Flash-back sur la "Rencontre avec Bruno Nuytten"

Par David Quesemand, AFC

par David Quesemand

Le Feu follet, de Louis Malle, photographié par Ghislain Cloquet (1963) est le premier extrait en hommage à son professeur de l’Insas. La précision de la mise en scène et du découpage frappe. Un petit détour technique sur le développement rapide choisi par G. Cloquet pour obtenir cette douceur de gamma, cette finesse des niveaux de gris dont la copie trop contraste ne rend pas du tout compte.

Chaque extrait projeté sera d’ailleurs une déception pour Bruno : la copie de Possession, de Zulawski, est trop claire et trop chaude, le film a été restauré sans qu’il ne soit invité. Barocco, de Téchiné (1972), aurait grand besoin d’être restauré mais les ayants-droit ne font rien…
Nuytten… N’Guyen ? Marguerite Duras aime le patronyme de Bruno, qui sonne un peu vietnamien mais le trouve un peu jeune : elle lui demande de lui présenter un opérateur dont il sera l’assistant. Ce sera Ricardo Aronovich puis Ghislain Cloquet. Le troisième film sera le bon pour débuter une collaboration qu’il adore quand elle lui demande de l’amener ailleurs comme pour India Song (1975), tourné en banlieue parisienne. Toute petite équipe pour une aventure expérimentale comme il les aime. Mais le voilà bientôt happé par de plus gros budgets. En sortant de Fort Sagane, d’Alain Corneau (1984), Henrik Chroscicki, de Technovision Rome, lui offre de garder une des caméras, Jacques Doillon ne veut pas d’anamorphique pour La Pirate (1984) mais le film se fait grâce à ce prêt et le partage des salaires entre cinq techniciens.
Il sort exténué de presque un an de tournage avec Claude Berri sur les grosses machines Jean de Florette et Manon des sources (1986) et y laissera là ses cellules.

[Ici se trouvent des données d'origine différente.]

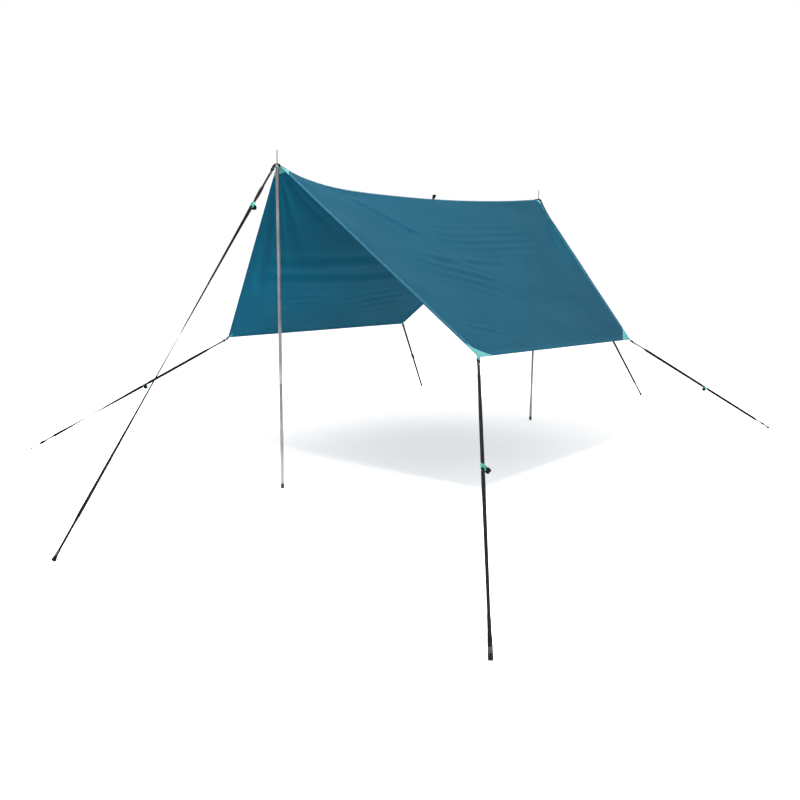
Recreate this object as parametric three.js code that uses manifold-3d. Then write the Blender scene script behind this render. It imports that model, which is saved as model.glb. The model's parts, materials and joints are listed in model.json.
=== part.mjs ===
// Two-pole ridge tarp shelter: a six-sided tarp over a sagging ridge, two sectional poles and six guys.
// Millimetres. +Z is up, +Y runs along the ridge to the far pole, the origin is on the ground at the centre.
import * as THREE from 'three';
import { mergeVertices } from 'three/addons/utils/BufferGeometryUtils.js';
import Module from 'manifold-3d';

// ---- driving dimensions ----
const RIDGE_HALF = 1380;          // half of the ridge line, from eyelet to eyelet
const RIDGE_HEIGHT = 1800;        // ground to ridge eyelet
const RIDGE_SAG = 97;             // deepest dip of the ridge under the eyelets
const SAG_AT = -0.35;             // where the dip is deepest, as a part of the half ridge
const SAG_POWER_NEAR = 3.3;       // how the curve steepens towards the near pole
const SAG_POWER_FAR = 2;
const EAVE_OUT = 1032;            // ridge line to eave, measured flat on the ground
const EAVE_HEIGHT = 772;
const EAVE_HALF = 934;            // half of the eave, shorter than the ridge
const NEAR_RIGHT_LIFT = 30;       // the near right corner is guyed a little higher
const SEAM_HALF = 13;             // centre line to the inner edge of each wing
const CLOTH = 2;                  // thickness of the cloth stand-in
const RIDGE_STEPS = 16;           // facets of a wing along the ridge
const TAPE_WIDTH = 20;            // strip of the sheet that lies on the ridge line
const TAPE_SHORT = 35;            // it stops this far inside each eyelet
const TAPE_STEPS = 24;

const TUBE_R = 9.2;               // pole tube, outside
const TUBE_WALL = 1;
const SPIGOT_R = 7.9;             // swaged end that enters the next tube
const SPIGOT_LENGTH = 60;
const SECTION = 600;              // one pole section, without its spigot
const SHOULDER_BELOW = 15;        // top of the pole under the ridge eyelet
const SHOULDER_HEIGHT = 5;        // rim of the plug that rests on the upper tube
const PLUG_DEPTH = 40;            // plug inside the upper tube
const PIN_R = 3;
const PIN_ABOVE = 75;             // pin tip above the eyelet
const PIN_POINT = 3;              // height of the pin's tapered tip
const PIN_TIP_R = 1.2;
const FOOT_R = 10.5;
const FOOT_HEIGHT = 28;
const FOOT_FLOOR = 5;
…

Bruno Nuytten - Photo David Quesemand
Bruno Nuytten
Photo David Quesemand

La découverte de l’écriture et du montage seront peut-être ses meilleurs souvenirs de Camille Claudel (1988). Il n’aura presque pas besoin de discuter avec Pierre Lhomme et se réjouit à la découverte des rushes.
Bien sûr, il aime retrouver aussi cette proximité avec les comédiens qu’il connaissait comme cadreur (d’où sa tristesse sur les projets où il ne fait que la photo) mais c’est tout de même un film lourd à porter. Après avoir donc réalisé « son dernier film, il est temps de passer au premier » et ce sera Albert souffre (1992) à l’énergie et au budget Rock’n’Roll sur lequel Éric Gautier fera ses premières armes.
Plus récemment, il finit par accepter ce documentaire sur lui de Caroline Champetier (2016) et sa rencontre avec les étudiants du Fresnoy le raccroche aux images, fixes et verticales cette fois. Prises à l’iPhone et distordues par de multiples passes numériques, elles sont imprimées sur un coton épais qui offre des noirs profonds.
Bruno avait quitté la fiction pour retrouver le réel mais ne peut s’empêcher de le tordre jusqu’à l’abstraction, gageons que ce ne sera pas sa dernière contradiction et qu’il continuera à se retrouver là où il ne pensait pas aller ...

Yonca Talu et Bruno Nuytten - Photo Filip Tuchowski / Camerimage
Yonca Talu et Bruno Nuytten
Photo Filip Tuchowski / Camerimage

Rencontre menée par Yonca Talu, traduite en anglais pas Léo Hinstin dans le décor un tantinet nostalgique du Centre d’art contemporain de Torùn, où les photos de Bruno Nuytten restent exposées jusqu’au 25 novembre.

En vignette de cet article, Léo Hinstin, Yonca Talu et Bruno Nuytten - Photo Filip Tuchowski / Camerimage.